The average economic growth rate in the region in the last two years was less than one percent. Nearly all the countries continue to be seriously constrained economically by their high debt-to-GDP ratio, low production, high crime and unemployment rates, rampant corruption and ineffective leadership.
Suriname and Trinidad and Tobago are still trying to cope with the fall in oil and commodity prices, with both countries still experiencing recessions. A drop in the number of tourists continues to affect Barbados, Jamaica, St Lucia and several other countries.
Guyana is an exception because of good fortune. Even though its sugar and bauxite industries are actually insolvent, its economy is buoyed by strong gold prices and the prospect of income and tax revenues from oil extraction that is scheduled for 2020. Hopefully, traditional ethnic divisions will not derail that venture or the development of the country’s enormous and varied endowment of natural resources. Apart from Guyana, the economic outlook for the region is cloudy at best, given its small size.
That being the case, the International Monetary Fund (IMF) has stated that the economic prospects for the Caribbean are generally improving. It has forecast a modest growth rate of two percent for the region’s economies in 2018 and 2019. The IMF’s positive outlook is supported by higher commodity prices, and by the economic growth in the United States following the recent US tax reform, as well as recent trends in the world economy and financial markets. Growth in the region is also driven by the end of recessions in Argentina, Brazil and Ecuador.
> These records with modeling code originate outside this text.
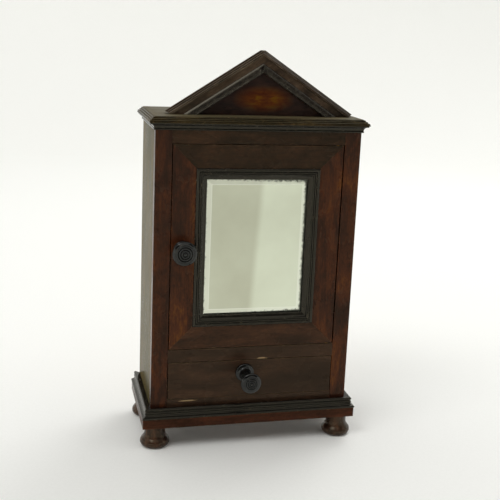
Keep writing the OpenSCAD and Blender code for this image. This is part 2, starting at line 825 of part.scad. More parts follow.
base_board();
foot_front_left();
foot_front_right();
foot_back_left();
foot_back_right();
plinth_moulding_front();
plinth_moulding_sides();
base_screws();
side_panel_left();
side_panel_right();
back_panel();
back_pins();
bottom_board();
divider_board();
carcass_top();
face_stile_left();
face_stile_right();
top_rail();
mid_rail();
bottom_rail();
shelf();
shelf_bearers();
drawer_guides();
drawer_stops();
door_stop();
pivot_pins();
cornice_board();
cornice_crown_front();
cornice_crown_left();
cornice_crown_right();
cornice_bed_front();
cornice_bed_sides();
pediment_board();
tympanum_panel();
rake_fascias();
rake_beads();
rake_cap_left();
rake_cap_right();
pediment_dowels();
pediment_glue_blocks();
door_stile_left();
door_stile_right();
door_rail_top();
door_rail_bottom();
mirror_moulding_sides();
mirror_moulding_ends();
mirror_plate();
door_backboard();
backboard_buttons();
backboard_screws();
pivot_bushes();
door_knob();
latch_tongue();
latch_screw();
drawer_front();
drawer_sides();
drawer_back();
drawer_bottom();
drawer_knob();
drawer_knob_screw();
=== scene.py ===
import math
import bmesh
import bpy
import numpy as np
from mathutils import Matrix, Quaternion, Vector


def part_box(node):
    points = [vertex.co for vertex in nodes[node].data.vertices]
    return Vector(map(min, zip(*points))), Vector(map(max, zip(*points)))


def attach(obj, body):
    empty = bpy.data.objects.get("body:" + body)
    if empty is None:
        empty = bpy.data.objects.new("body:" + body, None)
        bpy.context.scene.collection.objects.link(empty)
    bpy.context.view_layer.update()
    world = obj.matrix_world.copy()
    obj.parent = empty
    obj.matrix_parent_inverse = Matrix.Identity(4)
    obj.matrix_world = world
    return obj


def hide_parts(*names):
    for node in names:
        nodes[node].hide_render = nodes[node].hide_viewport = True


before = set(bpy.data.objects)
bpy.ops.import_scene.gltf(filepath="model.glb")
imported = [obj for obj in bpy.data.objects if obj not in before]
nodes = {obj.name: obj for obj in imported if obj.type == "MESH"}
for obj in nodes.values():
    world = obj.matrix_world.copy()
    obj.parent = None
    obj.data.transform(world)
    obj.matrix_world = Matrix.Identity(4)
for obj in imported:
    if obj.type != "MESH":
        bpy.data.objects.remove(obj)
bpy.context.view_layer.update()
scene = bpy.context.scene
mm = 0.001
right, back, up = np.eye(3)
print("frame loaded:", len(nodes), "nodes")


def lowOf(node):
    return np.array(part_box(node)[0])


def highOf(node):
    return np.array(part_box(node)[1])


# places, all read from the frame
frontY = lowOf("face_stile_left")[1]
backY = highOf("back_panel")[1]
halfWidth = highOf("face_stile_right")[0]
baseTop = highOf("base_board")[2]
caseTop = highOf("face_stile_left")[2]
corniceTop = highOf("cornice_board")[2]
mirrorLow, mirrorHigh = lowOf("mirror_plate"), highOf("mirror_plate")

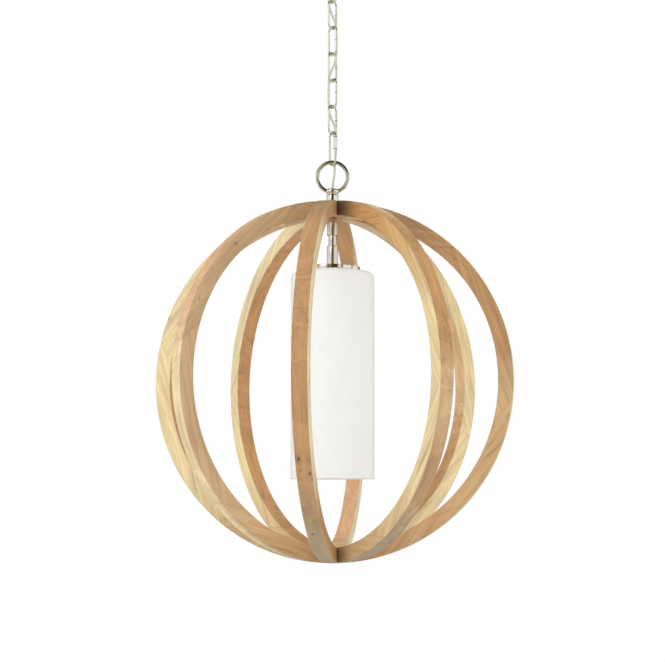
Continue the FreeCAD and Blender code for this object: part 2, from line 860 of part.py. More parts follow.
def build():
    """All nodes by name."""
    nodes, holes = flex_pieces()
    nodes["ceiling_strap"] = ceiling_strap()
    nodes["threaded_nipple"] = tube(pipe_diameter, pipe_bore, nipple_above, nipple_bottom)
    nodes["nipple_locknuts"] = nipple_locknuts()
    nodes["ground_screw"] = ground_screw()
    nodes["canopy"] = canopy()
    nodes["collar_loop"] = collar_loop(holes["collar"])
    nodes["collar_ring"] = collar_ring()
    nodes["supply_wires"] = conductors(supply_conductors, flex_above, conductor_rise, conductor_reach)
    nodes["wire_nuts"] = wire_nuts()
    for number in range(1, link_count + 1):
        nodes[f"chain_link_{number}"] = chain_link(number)
    nodes["quick_link"] = quick_link()
    nodes["quick_link_sleeve"] = quick_link_sleeve()
    nodes["hanging_ring"] = hanging_ring()
    nodes["loop_holder"] = loop_holder(holes["holder"])
    nodes["lamp_pipe"] = tube(pipe_diameter, pipe_bore, pipe_top, pipe_bottom)
    for index in range(ring_count):
        nodes["wood_ring_" + "abcdefgh"[index]] = wood_ring(index)
    nodes["upper_sleeve"] = stem_piece(sleeve_diameter, upper_sleeve_top, stem_tube_top, sleeve_top_edge)
    nodes["stem_tube"] = stem_piece(stem_tube_diameter, stem_tube_top, lower_sleeve_top)
    nodes["lower_sleeve"] = stem_piece(sleeve_diameter, lower_sleeve_top, seat_top)
    nodes["seat_washer"] = stem_piece(seat_diameter, seat_top, cap_top)
    nodes["shade_cap"] = shade_cap()
    nodes["glass_shade"] = glass_shade()
    nodes["shade_gasket"] = shade_gasket()
    nodes["shade_ring"] = shade_ring()
    nodes["lampholder_shell"] = lampholder_shell()
    nodes["lampholder_insulator"] = lampholder_insulator()
    nodes["terminal_screws"] = terminal_screws()
    nodes["screw_shell"] = screw_shell()
    nodes["centre_contact"] = rod(contact_diameter, insulator_bottom, contact_bottom)
    nodes["lampholder_leads"] = lampholder_leads()
    nodes["bulb_contact"] = rod(bulb_button_diameter, bulb_top, bulb_top - bulb_button_height)
    nodes["bulb_cap"] = bulb_cap()
    nodes["bulb_globe"] = bulb_globe()
    return nodes


def main():
    os.makedirs("parts", exist_ok=True)
    for name, shape in build().items():
        if not shape.isValid():
            print("not valid:", name)
        shape.exportStep(f"parts/{name}.step")
        box = shape.BoundBox
        print(name, len(shape.Solids), round(shape.Volume), round(box.ZMin, 2), round(box.ZMax, 2))
    print("pivots", round(eye_pivot, 3), [round(z, 3) for z in link_pivots],
          round(quick_pivot, 3), round(ring_pivot, 3))
    print("cage centre", round(cage_centre, 3), "glass top", round(glass_top, 3))


if __name__ == "__main__":
    main()
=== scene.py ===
"""Looks of a round wooden cage pendant, built around its packed model.

Laid out as a Blender add-on: the settings hold the sizes and colours, each operator builds a
piece or a group of like pieces, and the panel lists them. Places come from the packed model.
"""

import json
import math
import random

import bmesh
import bpy
from mathutils import Matrix, Quaternion, Vector


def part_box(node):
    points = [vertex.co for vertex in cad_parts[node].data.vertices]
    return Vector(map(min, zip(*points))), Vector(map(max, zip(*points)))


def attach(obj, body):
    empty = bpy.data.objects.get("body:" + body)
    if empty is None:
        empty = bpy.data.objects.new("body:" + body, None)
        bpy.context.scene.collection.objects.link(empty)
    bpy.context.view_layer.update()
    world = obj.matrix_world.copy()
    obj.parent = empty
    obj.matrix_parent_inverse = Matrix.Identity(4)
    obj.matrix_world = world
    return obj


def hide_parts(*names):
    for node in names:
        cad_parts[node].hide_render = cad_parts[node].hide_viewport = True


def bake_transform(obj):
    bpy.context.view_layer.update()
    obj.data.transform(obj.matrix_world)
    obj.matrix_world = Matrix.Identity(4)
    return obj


bl_info = {
    "name": "Wooden cage pendant",
    "version": (1, 0, 0),
    "blender": (4, 5, 0),
    "location": "3D View > Sidebar > Pendant",
    "description": "Builds the looks of a round wooden cage pendant around its packed model",
    "category": "Add Mesh",
}

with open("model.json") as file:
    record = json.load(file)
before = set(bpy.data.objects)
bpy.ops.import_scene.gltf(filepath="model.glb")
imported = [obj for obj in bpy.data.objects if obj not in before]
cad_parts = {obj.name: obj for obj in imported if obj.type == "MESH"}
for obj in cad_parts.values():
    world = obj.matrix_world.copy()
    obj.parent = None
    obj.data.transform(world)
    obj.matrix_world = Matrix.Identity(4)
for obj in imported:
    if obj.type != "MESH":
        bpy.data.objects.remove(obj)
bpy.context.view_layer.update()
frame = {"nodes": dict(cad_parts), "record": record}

MM = 0.001
UP = Vector((0, 0, 1))
ACROSS = Vector((1, 0, 0))


def level(node):
    """Outer radius, top and bottom of a turned node of the packed model."""
    low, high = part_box(node)
    return high.x, high.z, low.z


def srgb(*display):
    """Linear colour from 0 to 255 display values."""
    shares = [value / 255 for value in display]
    return tuple(s / 12.92 if s <= 0.04045 else ((s + 0.055) / 1.055) ** 2.4 for s in shares)


def number(name, description, default, **limits):
    return bpy.props.FloatProperty(name=name, description=description, default=default, **limits)


def length(name, description, default):
    return number(name, description, default, min=0, subtype="DISTANCE", unit="LENGTH", precision=4)


def angle(name, description, degrees):
    return number(name, description, math.radians(degrees), subtype="ANGLE", unit="ROTATION")


def share(name, description, default):
    return number(name, description, default, min=0, max=1, subtype="FACTOR")


def colour(name, description, *display):
    return bpy.props.FloatVectorProperty(name=name, description=description, default=srgb(*display),
                                         size=3, min=0, max=1, subtype="COLOR")


def count(name, description, default):
    return bpy.props.IntProperty(name=name, description=description, default=default, min=1)


# Settings


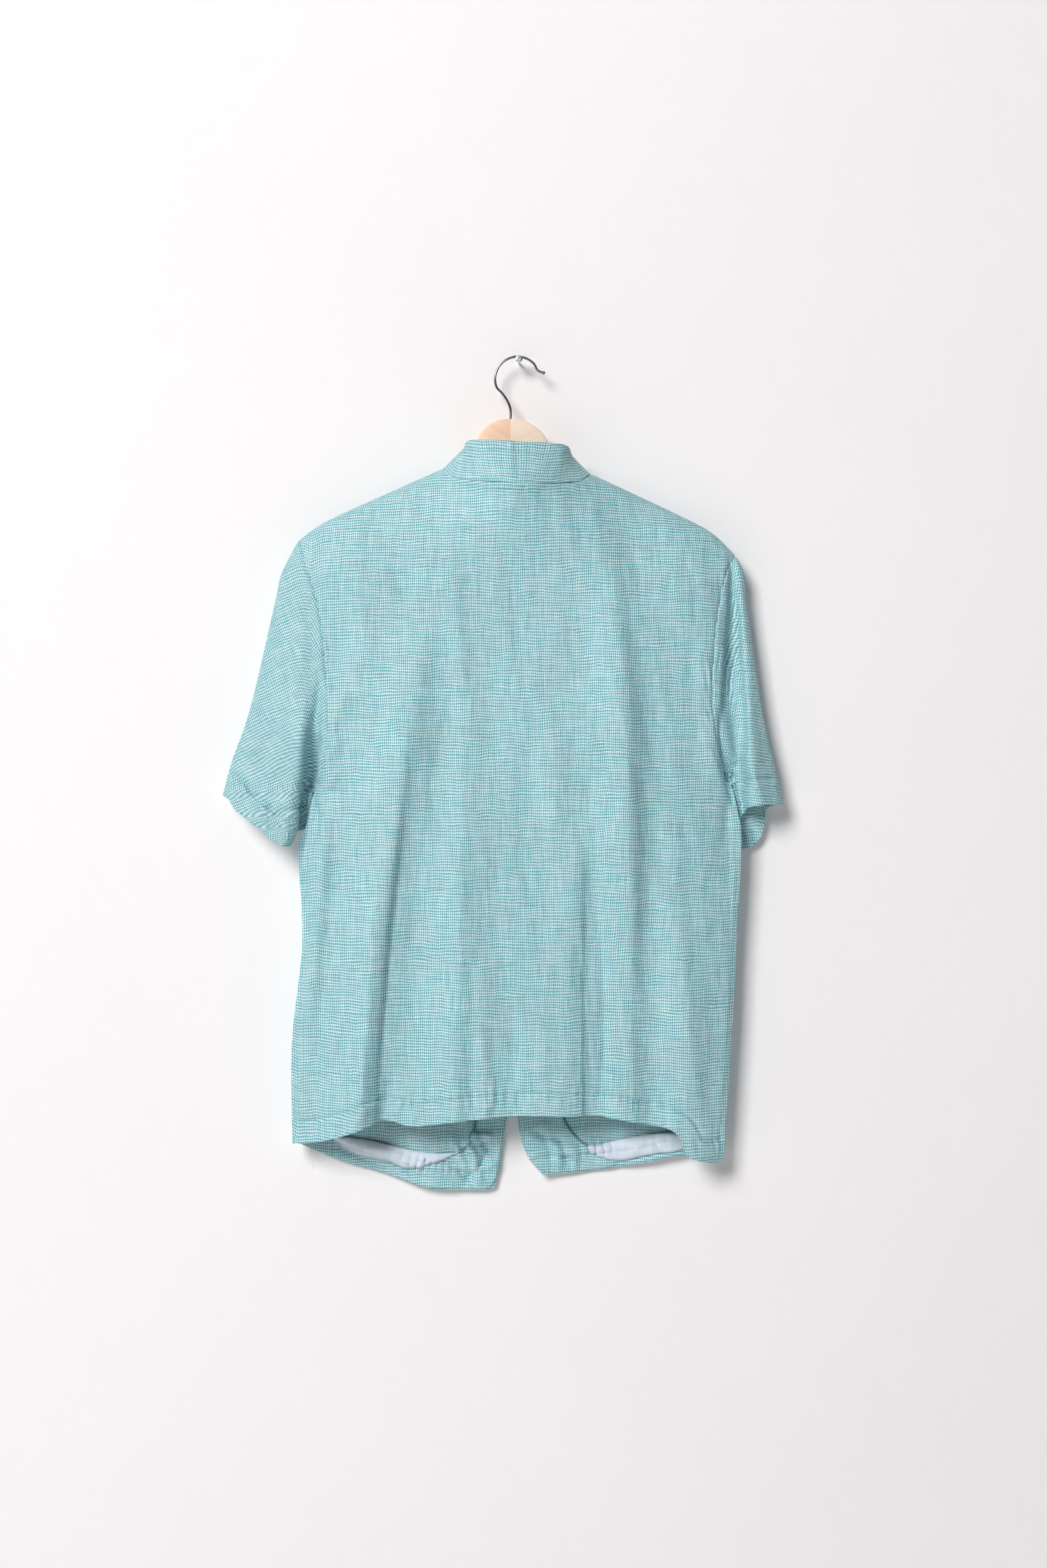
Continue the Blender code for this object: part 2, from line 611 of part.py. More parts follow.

The IMF’s projection of a robust economic performance for the Caribbean for this year and next will depend on a number of factors, such as narrowing the wide divergences between countries, an expansion in international and regional trade, increase in investments, low oil prices compared to a few years ago, an increase in tourist arrivals in the region and a healthy flow of remittances.
However, there are issues that could affect the IMF’s prediction. They include the upcoming general elections in Barbados and a few other countries, which could create economic and policy uncertainties and thus subdue the region’s potential economic growth rate. The creation of inward-looking policies that could lead to a retreat from trade and regional integration, global geopolitical tensions and natural disasters which over the years have negatively impacted the region’s economies. It is known that the Caribbean is one of the regions in the world that is prone to natural disasters on a perennial basis.
The predicted higher levels of sustained economic growth for the Caribbean in the medium and long term will only happen if a number of factors are in place. The governments of the region must develop a policy framework to attract as well as retain local and foreign investment; establish meaningful public-private sector partnerships and end corruption and waste in the public sector, in order to gain the confidence of investors. They must improve trade among themselves; facilitate investment in the productive sectors of the economy; accelerate the process to expand, diversify and transform the economy from its dependence on primary products by expanding production of higher value-added goods and services. They should also harness their country’s natural resources, process their raw materials and develop manufacturing industries. Not to mention the increase in foreign currency earnings and exports that can be attained by an increase in production and a reduction in imports. But there must be the political will to achieve these goals.